**Requirements**
Give back all the data exactly, line by line.

**Dataset section**
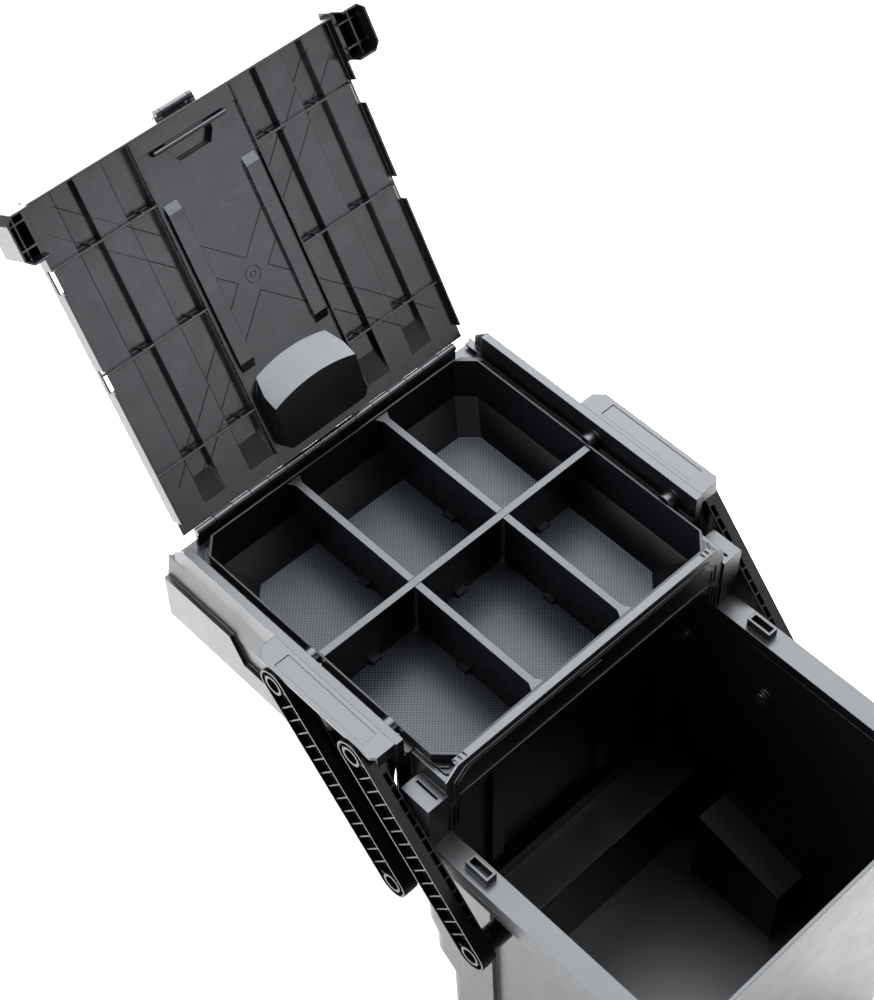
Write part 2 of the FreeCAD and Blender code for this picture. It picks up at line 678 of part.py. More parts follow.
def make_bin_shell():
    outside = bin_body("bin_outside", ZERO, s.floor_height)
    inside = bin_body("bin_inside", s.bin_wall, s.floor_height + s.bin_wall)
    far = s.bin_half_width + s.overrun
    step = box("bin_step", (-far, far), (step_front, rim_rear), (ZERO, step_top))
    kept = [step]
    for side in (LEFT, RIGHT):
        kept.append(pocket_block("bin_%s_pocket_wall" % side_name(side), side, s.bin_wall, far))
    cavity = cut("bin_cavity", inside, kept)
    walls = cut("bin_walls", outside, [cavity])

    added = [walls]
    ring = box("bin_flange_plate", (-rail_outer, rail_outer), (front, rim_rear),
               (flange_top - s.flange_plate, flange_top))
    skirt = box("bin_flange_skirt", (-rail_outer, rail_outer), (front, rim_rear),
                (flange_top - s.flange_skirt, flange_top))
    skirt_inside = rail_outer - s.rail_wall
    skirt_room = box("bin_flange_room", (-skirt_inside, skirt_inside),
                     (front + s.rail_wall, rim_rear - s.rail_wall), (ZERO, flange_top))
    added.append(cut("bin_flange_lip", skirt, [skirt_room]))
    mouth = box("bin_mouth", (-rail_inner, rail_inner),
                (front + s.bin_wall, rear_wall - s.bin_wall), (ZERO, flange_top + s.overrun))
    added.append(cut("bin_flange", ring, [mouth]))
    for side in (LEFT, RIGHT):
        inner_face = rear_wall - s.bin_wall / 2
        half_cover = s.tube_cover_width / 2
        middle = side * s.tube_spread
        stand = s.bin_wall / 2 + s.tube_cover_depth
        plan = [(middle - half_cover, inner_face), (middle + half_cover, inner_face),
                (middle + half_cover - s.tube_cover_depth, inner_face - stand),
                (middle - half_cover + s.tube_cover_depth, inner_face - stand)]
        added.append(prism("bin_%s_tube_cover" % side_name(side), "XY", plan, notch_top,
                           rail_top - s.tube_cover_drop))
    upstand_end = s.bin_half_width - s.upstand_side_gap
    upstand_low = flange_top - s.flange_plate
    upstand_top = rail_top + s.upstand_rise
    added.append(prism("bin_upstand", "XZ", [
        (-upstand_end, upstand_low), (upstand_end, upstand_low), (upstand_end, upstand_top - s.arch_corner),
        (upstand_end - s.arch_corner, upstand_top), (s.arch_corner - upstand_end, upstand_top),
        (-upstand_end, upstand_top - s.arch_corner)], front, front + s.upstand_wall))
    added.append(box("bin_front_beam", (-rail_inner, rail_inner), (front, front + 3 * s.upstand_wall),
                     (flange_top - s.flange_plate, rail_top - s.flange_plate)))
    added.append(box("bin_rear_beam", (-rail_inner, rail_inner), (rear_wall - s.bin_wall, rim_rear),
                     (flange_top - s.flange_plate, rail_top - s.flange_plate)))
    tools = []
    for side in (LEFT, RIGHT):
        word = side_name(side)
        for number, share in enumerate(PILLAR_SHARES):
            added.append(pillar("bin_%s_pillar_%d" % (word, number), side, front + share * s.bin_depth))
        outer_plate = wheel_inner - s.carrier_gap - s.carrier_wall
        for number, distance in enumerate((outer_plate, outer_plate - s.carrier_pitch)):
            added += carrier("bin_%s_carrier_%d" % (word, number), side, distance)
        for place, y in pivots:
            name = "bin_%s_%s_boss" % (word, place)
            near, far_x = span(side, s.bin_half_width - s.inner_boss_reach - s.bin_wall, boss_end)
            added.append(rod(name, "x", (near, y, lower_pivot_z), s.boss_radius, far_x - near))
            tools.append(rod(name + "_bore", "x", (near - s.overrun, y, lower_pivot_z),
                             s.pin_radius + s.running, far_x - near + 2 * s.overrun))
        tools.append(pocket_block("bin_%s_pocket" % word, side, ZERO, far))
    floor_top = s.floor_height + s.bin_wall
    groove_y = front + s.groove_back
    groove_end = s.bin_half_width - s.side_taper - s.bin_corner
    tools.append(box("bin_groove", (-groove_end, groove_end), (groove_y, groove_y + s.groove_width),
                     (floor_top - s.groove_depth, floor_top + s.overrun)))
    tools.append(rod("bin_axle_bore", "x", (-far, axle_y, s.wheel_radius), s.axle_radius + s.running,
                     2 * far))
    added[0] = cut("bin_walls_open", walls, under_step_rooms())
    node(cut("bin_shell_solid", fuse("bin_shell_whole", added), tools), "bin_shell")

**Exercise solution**
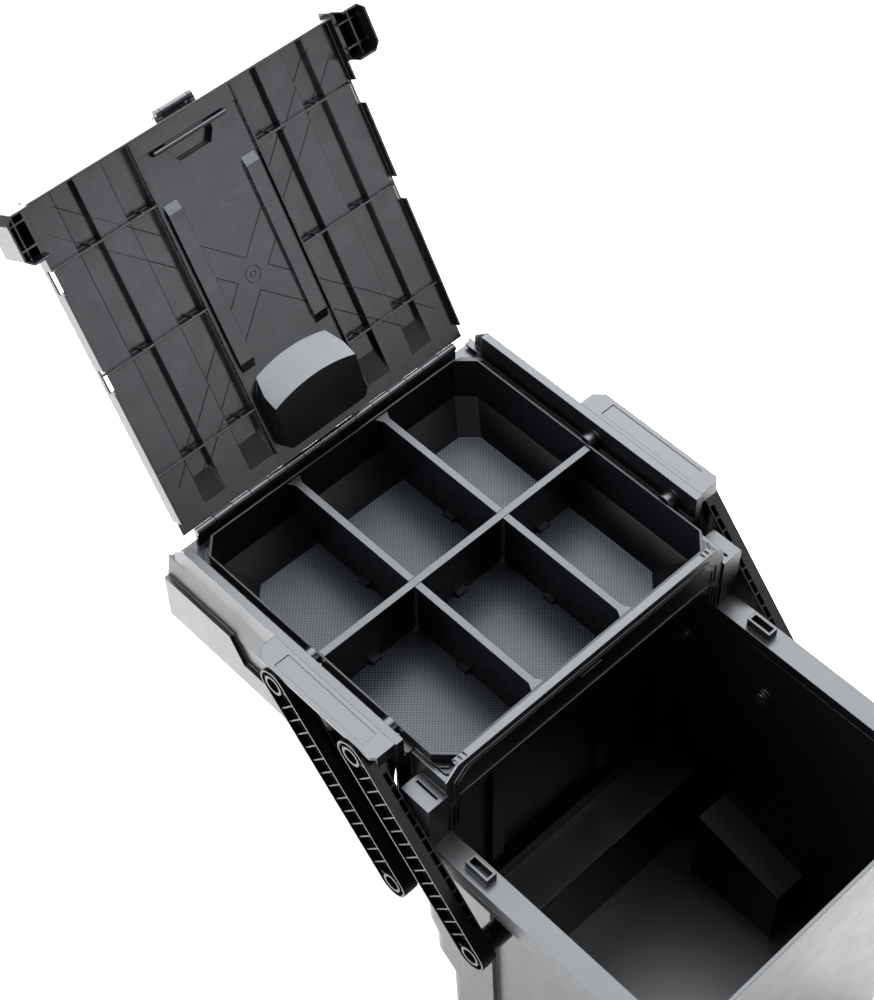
Write part 2 of the FreeCAD and Blender code for this picture. It picks up at line 678 of part.py. More parts follow.
def make_bin_shell():
    outside = bin_body("bin_outside", ZERO, s.floor_height)
    inside = bin_body("bin_inside", s.bin_wall, s.floor_height + s.bin_wall)
    far = s.bin_half_width + s.overrun
    step = box("bin_step", (-far, far), (step_front, rim_rear), (ZERO, step_top))
    kept = [step]
    for side in (LEFT, RIGHT):
        kept.append(pocket_block("bin_%s_pocket_wall" % side_name(side), side, s.bin_wall, far))
    cavity = cut("bin_cavity", inside, kept)
    walls = cut("bin_walls", outside, [cavity])

    added = [walls]
    ring = box("bin_flange_plate", (-rail_outer, rail_outer), (front, rim_rear),
               (flange_top - s.flange_plate, flange_top))
    skirt = box("bin_flange_skirt", (-rail_outer, rail_outer), (front, rim_rear),
                (flange_top - s.flange_skirt, flange_top))
    skirt_inside = rail_outer - s.rail_wall
    skirt_room = box("bin_flange_room", (-skirt_inside, skirt_inside),
                     (front + s.rail_wall, rim_rear - s.rail_wall), (ZERO, flange_top))
    added.append(cut("bin_flange_lip", skirt, [skirt_room]))
    mouth = box("bin_mouth", (-rail_inner, rail_inner),
                (front + s.bin_wall, rear_wall - s.bin_wall), (ZERO, flange_top + s.overrun))
    added.append(cut("bin_flange", ring, [mouth]))
    for side in (LEFT, RIGHT):
        inner_face = rear_wall - s.bin_wall / 2
        half_cover = s.tube_cover_width / 2
        middle = side * s.tube_spread
        stand = s.bin_wall / 2 + s.tube_cover_depth
        plan = [(middle - half_cover, inner_face), (middle + half_cover, inner_face),
                (middle + half_cover - s.tube_cover_depth, inner_face - stand),
                (middle - half_cover + s.tube_cover_depth, inner_face - stand)]
        added.append(prism("bin_%s_tube_cover" % side_name(side), "XY", plan, notch_top,
                           rail_top - s.tube_cover_drop))
    upstand_end = s.bin_half_width - s.upstand_side_gap
    upstand_low = flange_top - s.flange_plate
    upstand_top = rail_top + s.upstand_rise
    added.append(prism("bin_upstand", "XZ", [
        (-upstand_end, upstand_low), (upstand_end, upstand_low), (upstand_end, upstand_top - s.arch_corner),
        (upstand_end - s.arch_corner, upstand_top), (s.arch_corner - upstand_end, upstand_top),
        (-upstand_end, upstand_top - s.arch_corner)], front, front + s.upstand_wall))
    added.append(box("bin_front_beam", (-rail_inner, rail_inner), (front, front + 3 * s.upstand_wall),
                     (flange_top - s.flange_plate, rail_top - s.flange_plate)))
    added.append(box("bin_rear_beam", (-rail_inner, rail_inner), (rear_wall - s.bin_wall, rim_rear),
                     (flange_top - s.flange_plate, rail_top - s.flange_plate)))
    tools = []
    for side in (LEFT, RIGHT):
        word = side_name(side)
        for number, share in enumerate(PILLAR_SHARES):
            added.append(pillar("bin_%s_pillar_%d" % (word, number), side, front + share * s.bin_depth))
        outer_plate = wheel_inner - s.carrier_gap - s.carrier_wall
        for number, distance in enumerate((outer_plate, outer_plate - s.carrier_pitch)):
            added += carrier("bin_%s_carrier_%d" % (word, number), side, distance)
        for place, y in pivots:
            name = "bin_%s_%s_boss" % (word, place)
            near, far_x = span(side, s.bin_half_width - s.inner_boss_reach - s.bin_wall, boss_end)
            added.append(rod(name, "x", (near, y, lower_pivot_z), s.boss_radius, far_x - near))
            tools.append(rod(name + "_bore", "x", (near - s.overrun, y, lower_pivot_z),
                             s.pin_radius + s.running, far_x - near + 2 * s.overrun))
        tools.append(pocket_block("bin_%s_pocket" % word, side, ZERO, far))
    floor_top = s.floor_height + s.bin_wall
    groove_y = front + s.groove_back
    groove_end = s.bin_half_width - s.side_taper - s.bin_corner
    tools.append(box("bin_groove", (-groove_end, groove_end), (groove_y, groove_y + s.groove_width),
                     (floor_top - s.groove_depth, floor_top + s.overrun)))
    tools.append(rod("bin_axle_bore", "x", (-far, axle_y, s.wheel_radius), s.axle_radius + s.running,
                     2 * far))
    added[0] = cut("bin_walls_open", walls, under_step_rooms())
    node(cut("bin_shell_solid", fuse("bin_shell_whole", added), tools), "bin_shell")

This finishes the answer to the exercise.